Thursday, March 10, 2005

Sierra Women's B-Ball Coach on Kevin Ramirez

These women are like night and Day
By Joe Davidson -- Bee Staff Writer
Published 2:15 am PST Thursday, March 10, 2005
Sacramento Bee

Roz Goldenberg is a lot of things in a game-day suit and pumps, and it's never friendly.
Fiery, feisty, ferocious with a bark that would make even the meanest mongrel flee are more apt descriptions for the Sierra College women's basketball coach.

She admits to all of it, but there's a Christina Day factor in the works now. Goldenberg's star pupil has chipped away at that Bobby Knight exterior and exposed Roz the Ruler into something of a postgame Roz the Cuddly Bear of late, though the coach might look over her shoulder to see if anyone is watching.


Goldenberg, about as personable as a sweaty wet sock on game day, even allowed some tears following a playoff win the other night. And upon realizing her Wolverines had advanced to the State Community College Basketball Championships - the two-year college version of the Elite 8 - that starts Friday in San Diego, Goldenberg allowed even more affection.
There were hugs to be had.

"I'm not a huggy kind of coach, but I can't help but relent to Christina Day," Goldenberg said.

Day would be Sierra's sophomore forward from Colfax High School. She is as spiritual and sassy and silly as she is basketball-skilled.

It's not a normal day if Day isn't up to her old tricks: impersonations or getting her coach to laugh. Day has provided comedic relief for a team that needed to have its collective funny bone tickled after a 7-5 start.

Goldenberg, one of the most decorated coaches in the state during her 14-year Sierra run with 330 wins and a 1998-99 state championship, needed something to grin about after a trying winter away from the gym.

Goldenberg and a host of Sierra coaches, faculty and students are still numbed by the news of their popular president, Kevin Ramirez, and the firestorm that swept the Rocklin campus. Ramirez, a regular for all Sierra athletic events, came to a controversial agreement about his retirement with the district board of trustees, though Sierra coaches wonder if he wasn't forced out the door.

"Day has really turned it around for me," Goldenberg admitted. "She's rejuvenated me. I got a little stale coming to work this season, walking through those doors, thinking, 'Well, here's work.' The whole Kevin thing, we're still sad about it.

"The negative things that were going on, the atmosphere, it wasn't any fun. I felt distracted. I felt that I wasn't giving it 100 percent. I wondered if I even wanted to do this anymore.

"But then there was Day. She raised me up, picked me up, got me to love this again."

But it wasn't always this way.

When Goldenberg would venture to Colfax to check out this 5-foot-11 wonder in high school, Day initially wanted to run. She had heard about Goldenberg's reputation and iron fist, not always a good fit for such a free spirit.

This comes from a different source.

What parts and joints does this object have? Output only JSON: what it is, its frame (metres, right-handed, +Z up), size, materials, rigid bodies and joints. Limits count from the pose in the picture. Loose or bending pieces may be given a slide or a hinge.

"At first, I was so intimidated by her, completely afraid of her," Day said. "I wasn't myself. Then I came out of my shell."

Now she keeps on her coach like a pest, teasing her mentor that it's too early in the day for the game suit, wondering what sort of pedigree she really has.

"I give it to Coach all the time," Day said. "I tease her. I've never seen her shoot a ball, never seen game film. 'What you got, Coach?' I love her. Under her hard front, deep down, she's a softy. I try to bring that out of her.

"And she's been great for me. She's impacted my life. She's made me a better player because she wants to be a better coach."

Goldenberg said she has been moved by the genuine humanness of Day. When she was 10 years old, a beam fell on Day's left foot. She lost three toes, but she never lost her balance. She marched forward, head held high, and shares her story when asked.

At a Sierra summer camp, Day told her tale with all the seriousness of a woman who knows what it's like to deal with adversity. Then she yanked off her shoe and sock to the glee of a room full of 8-year-old gawkers who had never seen such a site.

"Telling my story, that might help a kid who has something different about them," Day said.

Goldenberg said she got emotional after her club downed San Jose City College on Saturday, the same team that clobbered the Wolverines by 24 points earlier this season, because it dawned on her that this was indeed a special group.

Sierra (22-7) has won 15 of 16 since the slow start behind guards Rebekah Calvert and Phieban Mulatu, forwards Kobea Tudsbury, Kelly Mezger, Nicole Scott, and of course, Day, the leading scorer.

Goldenberg said the capper was seeing Ramirez after the game, the man who hired her to be coach in 1991, the man who let her vent over the years about Title IX issues, the man who supported her when she accepted the Sierra men's basketball post 10 years ago and still supported her when she abruptly stepped down after being harassed on campus by one of the men's assistant coaches.

Now, more than ever, there are tears and hugs and too much Day to comprehend. When earlier this season Goldenberg wondered if she wanted to coach another hour, she now has extended that timetable another three years, at least.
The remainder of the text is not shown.